Au moment de publier leurs articles, nous voulons les remercier pour ce qu’elles ont, par leur regard, leur langue et leur parcours, apporté à Médor. Ces deux articles ne sont que la partie émergée de l’iceberg. D’autres journalistes, qui avaient postulé à la bourse, ont déjà publié dans nos pages. Fin mars, notre « plan diversité » a été validé. Ce programme nous engage à mener une série d’actions structurelles au sein de notre entreprise, dans les deux années à venir, sous le contrôle d’Actiris.

En attendant, nous sommes déjà fiers du chemin parcouru. Dans ce numéro, vous lirez un entretien avec Betel Mabille, militante intersectionnelle radicale, un article sur Gabrielle Defrenne, hôtesse de l’air de la Sabena dont le procès a marqué l’histoire du combat pour l’égalité salariale en Belgique, ou un portrait d’Hassan Jarfi, professeur de religion islamique devenu porte-voix de la lutte contre l’homophobie : aucun de ces « sujets » ne serait venu à nous si nous nous étions simplement répété d’ouvrir les yeux, en pantoufles, à l’ombre de la pergola.

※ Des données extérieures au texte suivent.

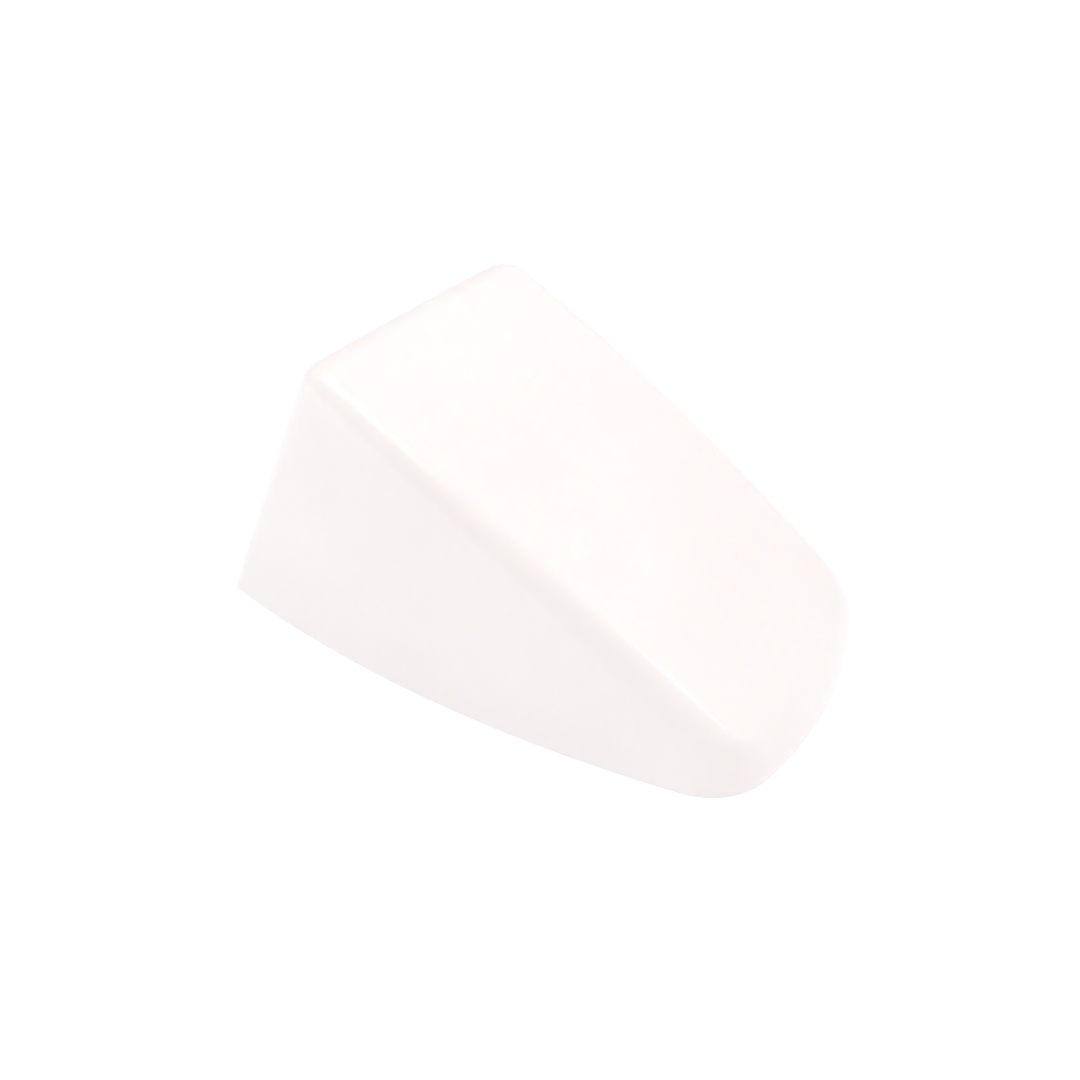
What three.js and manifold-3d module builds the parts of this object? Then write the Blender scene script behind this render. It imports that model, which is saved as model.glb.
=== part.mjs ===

Dans un monde où l’affrontement menace de devenir la nouvelle norme, où le dialogue et la dialectique ne semblent plus vraiment compter, où les « sans-voix » prennent la parole – qu’on leur refuse – comme et où ils le peuvent, il n’y a d’autre issue possible que le partage de l’espace public et médiatique. À l’image de notre couverture sur laquelle la figure du pouvoir assiste, surprise mais sans doute pas complètement contraire, à l’émergence d’une autre voix.